Smoke gets out a collection of rifles and a Thompson submachine gun and successfully holds off the Klan’s raiding party, though he’s fatally wounded himself. Smoke is able to keep the vampires occupied until sunrise, which incinerates them immediately, and as he’s dying Smoke tells Sammie to return to his father’s church. In a scene that was prefigured in the second half of the prologue (between the griot scene and the ones at the juke joint), Jedediah tells Sammie to drop the broken neck of his guitar, thereby renouncing the evil of the blues and returning to the good fold of Black Christianity. Sammie heads to Chicago and literally becomes Buddy Guy – Coogler cast the veteran blues musician as Sammie’s older incarnation. (I’d seen Buddy Guy’s name on the imdb.com cast list for this film and wondered where and how he’d turn up; I presumed he’d be an older musician either busking on the streets of Clarksdale or playing at the juke joint, but instead Coogler cast him much more creatively than that.) As they’re wrapping up a late-night club set in 1992, the elder Sammie is visited by Stack and Mary, who because they’re vampires have not visibly aged. Once again they offer him immortality and freedom if he’ll consent to become a vampire, and once again he turns them down.
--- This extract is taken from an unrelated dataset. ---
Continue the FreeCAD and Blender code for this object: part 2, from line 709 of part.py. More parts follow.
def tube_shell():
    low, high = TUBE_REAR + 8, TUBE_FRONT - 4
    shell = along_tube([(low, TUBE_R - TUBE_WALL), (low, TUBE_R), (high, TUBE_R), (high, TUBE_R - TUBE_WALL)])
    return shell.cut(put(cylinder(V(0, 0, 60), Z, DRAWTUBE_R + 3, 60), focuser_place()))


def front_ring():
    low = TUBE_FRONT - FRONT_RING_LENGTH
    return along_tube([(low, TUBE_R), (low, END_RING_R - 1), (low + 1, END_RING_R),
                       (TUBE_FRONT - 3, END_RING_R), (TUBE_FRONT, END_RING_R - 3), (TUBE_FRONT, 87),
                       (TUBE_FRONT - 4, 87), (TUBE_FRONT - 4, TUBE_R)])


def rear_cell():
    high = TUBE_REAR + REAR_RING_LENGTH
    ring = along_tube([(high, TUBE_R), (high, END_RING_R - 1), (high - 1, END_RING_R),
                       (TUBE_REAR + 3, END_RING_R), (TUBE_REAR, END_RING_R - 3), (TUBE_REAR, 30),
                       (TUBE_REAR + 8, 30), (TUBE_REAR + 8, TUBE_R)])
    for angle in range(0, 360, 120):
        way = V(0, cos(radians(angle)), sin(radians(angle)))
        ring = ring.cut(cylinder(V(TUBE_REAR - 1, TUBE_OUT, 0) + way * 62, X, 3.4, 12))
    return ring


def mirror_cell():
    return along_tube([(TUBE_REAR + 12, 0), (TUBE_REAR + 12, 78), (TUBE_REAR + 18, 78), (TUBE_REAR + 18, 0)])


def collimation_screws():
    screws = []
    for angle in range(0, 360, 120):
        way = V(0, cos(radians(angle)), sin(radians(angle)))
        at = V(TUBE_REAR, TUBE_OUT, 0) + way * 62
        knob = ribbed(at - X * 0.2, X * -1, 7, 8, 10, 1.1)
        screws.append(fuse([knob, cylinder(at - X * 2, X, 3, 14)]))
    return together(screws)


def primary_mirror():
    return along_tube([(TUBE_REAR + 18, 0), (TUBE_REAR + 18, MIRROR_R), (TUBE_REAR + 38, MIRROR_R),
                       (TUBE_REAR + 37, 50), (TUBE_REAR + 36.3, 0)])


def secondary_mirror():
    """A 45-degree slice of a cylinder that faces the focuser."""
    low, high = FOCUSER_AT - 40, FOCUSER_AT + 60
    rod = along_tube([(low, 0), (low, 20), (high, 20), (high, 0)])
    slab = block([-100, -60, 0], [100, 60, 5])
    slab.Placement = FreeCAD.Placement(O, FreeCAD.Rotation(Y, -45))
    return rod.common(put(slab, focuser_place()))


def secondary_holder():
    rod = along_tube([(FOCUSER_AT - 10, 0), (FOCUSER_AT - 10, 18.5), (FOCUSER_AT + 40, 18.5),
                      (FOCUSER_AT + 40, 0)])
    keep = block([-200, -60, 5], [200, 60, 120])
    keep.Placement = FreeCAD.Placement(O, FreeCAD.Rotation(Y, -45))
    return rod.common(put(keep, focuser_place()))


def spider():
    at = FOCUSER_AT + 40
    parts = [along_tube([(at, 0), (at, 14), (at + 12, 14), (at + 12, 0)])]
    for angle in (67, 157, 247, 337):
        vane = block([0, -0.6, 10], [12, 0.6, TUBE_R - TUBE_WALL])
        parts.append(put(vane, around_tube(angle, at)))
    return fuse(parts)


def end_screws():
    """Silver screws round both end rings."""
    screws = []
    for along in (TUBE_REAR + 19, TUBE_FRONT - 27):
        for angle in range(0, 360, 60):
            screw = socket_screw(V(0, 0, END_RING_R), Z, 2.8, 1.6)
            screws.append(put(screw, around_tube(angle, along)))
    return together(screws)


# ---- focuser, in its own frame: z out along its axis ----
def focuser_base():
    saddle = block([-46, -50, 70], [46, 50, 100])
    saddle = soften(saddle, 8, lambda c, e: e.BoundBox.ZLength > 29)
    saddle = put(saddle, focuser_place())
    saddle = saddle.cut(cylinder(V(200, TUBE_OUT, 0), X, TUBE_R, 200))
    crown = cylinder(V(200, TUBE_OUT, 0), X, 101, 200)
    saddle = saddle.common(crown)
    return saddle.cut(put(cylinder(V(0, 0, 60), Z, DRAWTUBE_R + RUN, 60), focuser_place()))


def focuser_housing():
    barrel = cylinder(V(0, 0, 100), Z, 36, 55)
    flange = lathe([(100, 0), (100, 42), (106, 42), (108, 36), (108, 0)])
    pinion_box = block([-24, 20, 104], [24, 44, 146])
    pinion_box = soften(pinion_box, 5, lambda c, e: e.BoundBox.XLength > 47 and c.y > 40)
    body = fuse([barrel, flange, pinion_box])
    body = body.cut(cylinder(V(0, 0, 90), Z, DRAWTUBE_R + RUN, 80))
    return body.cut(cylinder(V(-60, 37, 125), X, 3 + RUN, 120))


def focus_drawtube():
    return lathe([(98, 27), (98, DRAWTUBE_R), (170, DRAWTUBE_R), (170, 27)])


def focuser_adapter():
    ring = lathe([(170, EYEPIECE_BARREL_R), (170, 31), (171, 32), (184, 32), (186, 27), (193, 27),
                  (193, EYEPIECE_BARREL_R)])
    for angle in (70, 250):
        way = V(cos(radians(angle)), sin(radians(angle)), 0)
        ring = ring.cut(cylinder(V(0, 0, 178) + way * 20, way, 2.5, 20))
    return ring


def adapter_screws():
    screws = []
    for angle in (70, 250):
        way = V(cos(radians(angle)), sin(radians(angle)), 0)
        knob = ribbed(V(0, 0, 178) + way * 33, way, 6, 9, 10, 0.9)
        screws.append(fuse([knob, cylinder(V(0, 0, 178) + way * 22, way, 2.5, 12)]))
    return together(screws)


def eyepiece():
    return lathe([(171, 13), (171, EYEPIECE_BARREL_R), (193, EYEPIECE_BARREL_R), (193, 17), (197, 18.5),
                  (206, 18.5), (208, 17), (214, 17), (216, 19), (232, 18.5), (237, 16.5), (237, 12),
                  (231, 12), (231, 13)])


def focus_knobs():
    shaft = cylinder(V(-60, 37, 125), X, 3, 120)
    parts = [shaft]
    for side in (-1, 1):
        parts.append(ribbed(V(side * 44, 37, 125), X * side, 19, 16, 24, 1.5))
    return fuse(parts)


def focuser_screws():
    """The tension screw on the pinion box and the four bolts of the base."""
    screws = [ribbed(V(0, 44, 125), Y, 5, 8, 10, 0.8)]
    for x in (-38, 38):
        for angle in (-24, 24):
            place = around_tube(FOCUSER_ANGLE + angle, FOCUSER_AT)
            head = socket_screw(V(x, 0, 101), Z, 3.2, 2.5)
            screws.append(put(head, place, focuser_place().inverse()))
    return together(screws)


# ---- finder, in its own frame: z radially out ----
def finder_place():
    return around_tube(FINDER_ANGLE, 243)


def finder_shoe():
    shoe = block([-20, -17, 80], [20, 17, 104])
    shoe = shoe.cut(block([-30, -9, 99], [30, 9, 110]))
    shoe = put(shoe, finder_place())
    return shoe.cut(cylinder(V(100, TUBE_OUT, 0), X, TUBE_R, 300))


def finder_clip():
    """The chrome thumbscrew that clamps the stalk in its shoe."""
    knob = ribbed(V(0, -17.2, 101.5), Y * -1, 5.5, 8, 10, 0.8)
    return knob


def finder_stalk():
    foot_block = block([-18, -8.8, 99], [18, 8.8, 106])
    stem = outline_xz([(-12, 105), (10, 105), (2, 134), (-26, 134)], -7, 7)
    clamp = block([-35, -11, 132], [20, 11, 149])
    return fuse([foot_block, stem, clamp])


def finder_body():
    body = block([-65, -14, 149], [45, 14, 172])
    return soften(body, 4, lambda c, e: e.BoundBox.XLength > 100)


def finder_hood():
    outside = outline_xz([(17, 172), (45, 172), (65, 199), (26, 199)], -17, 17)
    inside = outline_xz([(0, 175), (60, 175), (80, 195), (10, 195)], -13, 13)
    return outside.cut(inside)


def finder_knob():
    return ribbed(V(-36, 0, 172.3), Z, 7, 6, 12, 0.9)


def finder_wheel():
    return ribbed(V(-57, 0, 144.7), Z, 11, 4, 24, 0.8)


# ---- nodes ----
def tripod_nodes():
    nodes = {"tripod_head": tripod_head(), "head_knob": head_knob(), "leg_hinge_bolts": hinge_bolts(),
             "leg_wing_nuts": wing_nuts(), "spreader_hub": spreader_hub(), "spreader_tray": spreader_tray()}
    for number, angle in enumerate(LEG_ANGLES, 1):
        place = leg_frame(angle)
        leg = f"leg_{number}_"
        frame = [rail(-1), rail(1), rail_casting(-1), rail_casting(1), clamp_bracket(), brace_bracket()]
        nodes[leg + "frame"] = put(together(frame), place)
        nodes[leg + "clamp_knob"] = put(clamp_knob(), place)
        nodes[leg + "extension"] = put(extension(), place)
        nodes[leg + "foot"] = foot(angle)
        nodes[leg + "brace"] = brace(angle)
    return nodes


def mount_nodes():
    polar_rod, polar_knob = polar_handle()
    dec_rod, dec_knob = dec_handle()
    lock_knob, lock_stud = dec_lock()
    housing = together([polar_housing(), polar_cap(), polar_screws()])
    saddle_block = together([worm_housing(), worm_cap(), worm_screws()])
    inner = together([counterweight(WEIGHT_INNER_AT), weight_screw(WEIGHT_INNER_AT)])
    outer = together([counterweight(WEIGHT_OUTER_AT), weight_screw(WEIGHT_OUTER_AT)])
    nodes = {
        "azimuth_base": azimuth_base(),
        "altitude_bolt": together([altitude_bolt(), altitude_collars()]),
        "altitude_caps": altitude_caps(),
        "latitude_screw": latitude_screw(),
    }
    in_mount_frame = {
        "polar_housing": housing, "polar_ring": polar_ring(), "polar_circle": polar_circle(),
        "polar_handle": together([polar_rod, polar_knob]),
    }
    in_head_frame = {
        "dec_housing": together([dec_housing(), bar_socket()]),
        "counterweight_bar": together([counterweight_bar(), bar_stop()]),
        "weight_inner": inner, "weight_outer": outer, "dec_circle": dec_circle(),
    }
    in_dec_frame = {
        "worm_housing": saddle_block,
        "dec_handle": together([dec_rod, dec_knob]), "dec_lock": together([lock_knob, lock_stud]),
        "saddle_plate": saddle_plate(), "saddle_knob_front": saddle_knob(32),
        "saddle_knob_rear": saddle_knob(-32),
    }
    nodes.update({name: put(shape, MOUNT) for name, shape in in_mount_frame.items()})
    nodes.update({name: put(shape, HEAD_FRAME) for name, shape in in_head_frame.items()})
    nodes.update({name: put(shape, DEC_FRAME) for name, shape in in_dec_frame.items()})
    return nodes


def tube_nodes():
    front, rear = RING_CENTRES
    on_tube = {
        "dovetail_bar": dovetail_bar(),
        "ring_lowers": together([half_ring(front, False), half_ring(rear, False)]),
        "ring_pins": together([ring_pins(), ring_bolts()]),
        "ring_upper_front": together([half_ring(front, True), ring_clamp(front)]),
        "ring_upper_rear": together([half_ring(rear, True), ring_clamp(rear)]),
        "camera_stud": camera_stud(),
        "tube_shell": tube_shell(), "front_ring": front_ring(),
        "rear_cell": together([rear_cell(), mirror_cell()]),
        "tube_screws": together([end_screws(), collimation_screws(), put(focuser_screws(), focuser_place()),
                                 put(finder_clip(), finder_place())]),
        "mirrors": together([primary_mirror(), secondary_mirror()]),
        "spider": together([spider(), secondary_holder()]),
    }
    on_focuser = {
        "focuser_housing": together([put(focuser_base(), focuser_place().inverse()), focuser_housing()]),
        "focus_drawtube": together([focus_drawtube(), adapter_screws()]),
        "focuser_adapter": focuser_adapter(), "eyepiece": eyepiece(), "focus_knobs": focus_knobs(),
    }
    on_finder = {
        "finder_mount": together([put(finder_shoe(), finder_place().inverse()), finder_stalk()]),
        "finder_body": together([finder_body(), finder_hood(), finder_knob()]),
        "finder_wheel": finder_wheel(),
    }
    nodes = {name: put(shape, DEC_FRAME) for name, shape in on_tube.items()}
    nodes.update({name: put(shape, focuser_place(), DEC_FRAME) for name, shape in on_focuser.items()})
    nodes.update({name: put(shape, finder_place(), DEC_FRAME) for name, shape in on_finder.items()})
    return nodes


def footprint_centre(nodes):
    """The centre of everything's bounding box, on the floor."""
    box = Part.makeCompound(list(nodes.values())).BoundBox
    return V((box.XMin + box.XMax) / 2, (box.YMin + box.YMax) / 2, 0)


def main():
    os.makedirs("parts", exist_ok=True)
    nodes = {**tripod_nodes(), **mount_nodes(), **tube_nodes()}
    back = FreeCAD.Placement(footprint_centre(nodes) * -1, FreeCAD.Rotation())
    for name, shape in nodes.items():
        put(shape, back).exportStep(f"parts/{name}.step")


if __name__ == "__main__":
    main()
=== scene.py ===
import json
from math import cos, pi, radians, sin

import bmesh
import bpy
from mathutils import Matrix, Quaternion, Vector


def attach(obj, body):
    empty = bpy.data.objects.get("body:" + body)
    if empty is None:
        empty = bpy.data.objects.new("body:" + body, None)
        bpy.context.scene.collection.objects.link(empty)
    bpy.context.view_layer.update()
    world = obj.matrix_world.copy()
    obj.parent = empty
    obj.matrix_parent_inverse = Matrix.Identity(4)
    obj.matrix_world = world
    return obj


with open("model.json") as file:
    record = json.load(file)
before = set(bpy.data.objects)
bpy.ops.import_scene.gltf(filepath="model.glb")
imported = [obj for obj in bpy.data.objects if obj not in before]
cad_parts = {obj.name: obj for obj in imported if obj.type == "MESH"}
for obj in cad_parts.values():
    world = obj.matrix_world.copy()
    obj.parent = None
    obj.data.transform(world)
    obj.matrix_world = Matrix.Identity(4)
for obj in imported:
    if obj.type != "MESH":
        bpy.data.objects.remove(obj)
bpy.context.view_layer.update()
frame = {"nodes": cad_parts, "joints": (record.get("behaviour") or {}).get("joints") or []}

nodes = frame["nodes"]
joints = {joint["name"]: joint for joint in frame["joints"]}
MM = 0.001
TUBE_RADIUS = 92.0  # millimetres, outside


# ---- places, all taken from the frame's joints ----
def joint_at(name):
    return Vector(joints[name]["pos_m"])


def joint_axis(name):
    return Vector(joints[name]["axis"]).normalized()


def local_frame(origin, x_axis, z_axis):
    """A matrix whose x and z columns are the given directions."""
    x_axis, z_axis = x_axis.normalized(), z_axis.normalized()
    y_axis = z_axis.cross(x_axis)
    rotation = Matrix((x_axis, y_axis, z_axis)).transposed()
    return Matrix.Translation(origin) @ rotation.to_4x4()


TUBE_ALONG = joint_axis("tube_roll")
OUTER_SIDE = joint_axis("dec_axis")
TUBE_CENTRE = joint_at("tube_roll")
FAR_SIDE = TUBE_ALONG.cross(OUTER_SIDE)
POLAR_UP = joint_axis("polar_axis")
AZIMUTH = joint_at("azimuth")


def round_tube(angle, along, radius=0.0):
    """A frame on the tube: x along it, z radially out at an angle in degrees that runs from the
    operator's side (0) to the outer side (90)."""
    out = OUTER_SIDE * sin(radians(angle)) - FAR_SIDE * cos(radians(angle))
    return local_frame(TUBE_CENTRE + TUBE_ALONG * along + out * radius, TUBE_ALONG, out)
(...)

The film has a lot of post-credits sequences – anyone who bolted from the theatre as if the onset of the credits were the starting gun of a sprint race missed more than usual – and it ends with a marvelous performance of the gospel standard “This Little Light of Mine” played by Miles Caton as the young Sammie on bottleneck guitar. Sinners is an extraordinary movie, beset by the blood and gore typical of the horror genre as well as a few too many abrupt sound cuts, but mostly quite well made and thematically rich. It occurred to me that had Smoke gone to Jedidiah and mobilized the churchgoers to join him in vanquishing the vampire threat the film could have been even better than it is – then we would have seen the “good” Christian Blacks using the power of their version of African-American music to vanquish both the blues and the white vampires’ version of folk music – though maybe that would have been too much like The Jazz Singer to suit Coogler’s taste.
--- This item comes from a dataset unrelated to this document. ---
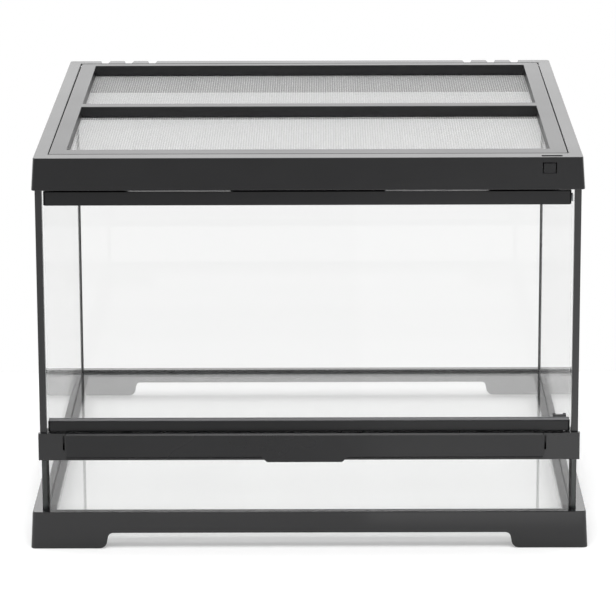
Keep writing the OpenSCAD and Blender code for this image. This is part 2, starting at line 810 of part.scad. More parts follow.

At first I worried whether I’d be able to accept this film given its seemingly uneasy mix of Black culture and white horror, but (as it had with Black Panther as well), Coogler’s filmmaking mastery overcame whatever reservations I might have had and I was swept along with the sheer energy and thematic richness of his film. I even applauded his name in the closing credits, and a few others in the audience joined me. I also found myself wondering if Coogler had based his script at least in part on the experience of Robert Wilkins, a stunningly talented blues musician of the late 1920’s and early 1930’s who abruptly quit the blues after a mass fight broke out at a juke joint where he was performing. Deciding that the evil of his music had caused the people to riot, Wilkins abruptly quit his blues career and became an itinerant preacher and faith healer. When he returned to music in the early 1960’s it was as a gospel singer, though he rewrote one of his old blues songs, “That’s No Way to Get Along,” to reflect the Biblical story of the Prodigal Son – and in that form the Rolling Stones covered it. There was also the case of Son House (also from Clarksdale, Mississippi), who went in the other direction; at age 25, having already trained for the ministry and pastored churches, he discovered the blues. Within a few years he had fallen so low down the moral totem pole he was serving time at the state’s notorious Parchman Farm prison after he shot and killed another man who was shooting at him in a juke joint. (Had House been white he probably could have successfully pleaded self-defense.) There was also the notorious case of Walter Barnes, who along with virtually his entire band lost his life in a catastrophic ballroom fire in Natchez, Mississippi in 1940 after the band kept playing to keep the rest of the people from panicking. (This incident inspired the invention of crash-bar doors that could be more easily opened in an emergency.)
Coogler himself said that the inspiration for the film came from Willie Dixon’s blues classic “Wang Dang Doodle,” an ode to the juke joints Dixon wrote for blues legend Howlin’ Wolf (true name: Chester Alan Arthur Burnett) in 1960. Dixon once said the title “meant a good time, especially if the guy came in from the South. A wang dang meant having a ball and a lot of dancing, they called it a rocking style so that's what it meant to wang dang doodle.” This explains why there’s the anachronistic performance of “Wang Dang Doodle” early in the juke-joint sequences of Sinners, played by Cedric Burnside, Tierinii Jackson and Sharde Thomas-Mallory in the all-out electric blues style created in the early 1950’s when musicians like Wolf, Muddy Waters, and Elmore James left Mississippi for Chicago and started playing amplified guitars. But this performance was technologically impossible in 1932, when even if the current had been available to power them (one of the cleverest scenes in Sinners shows a man from the club climbing a power pole and plugging in their own cord to turn the lights on), electric guitars as we know them today simply didn’t exist yet. (There’s an ironic reflection of this in the 1992 postlude, in which the vampire couple tell Buddy Guy that they want to hear him play acoustic because they consider that purer.) I could go on and on and on about Sinners and the depths of Ryan Coogler’s imagination – and also my hope that the Academy of Motion Picture Arts and Sciences gives Sinners the Best Picture award Coogler deserved for Black Panther seven years ago. The Golden Globes palmed off Sinners with the so-called “Best Cinematic and Box Office Achievement” award, while giving the Best Motion Picture-Drama award to Hamnet (Chloe Zhao’s “safe” take on the real or imagined life of William Shakespeare) and the Best Motion Picture-Comedy or Musical to One Battle After Another. I haven’t seen either of those films (I have seen Green Book, the film that beat Black Panther for the 2019 Academy Award for Best Picture, and it was a good movie but a typical socially-conscious slice of Hollywood liberalism in which the Black characters exist only to morally redeem the white ones, instead of a film like Black Panther in which the Black characters had real independence and agency), but it’s hard to believe that either of them were made with the depth of imagination, insight, and artistry Ryan Coogler brought to Sinners.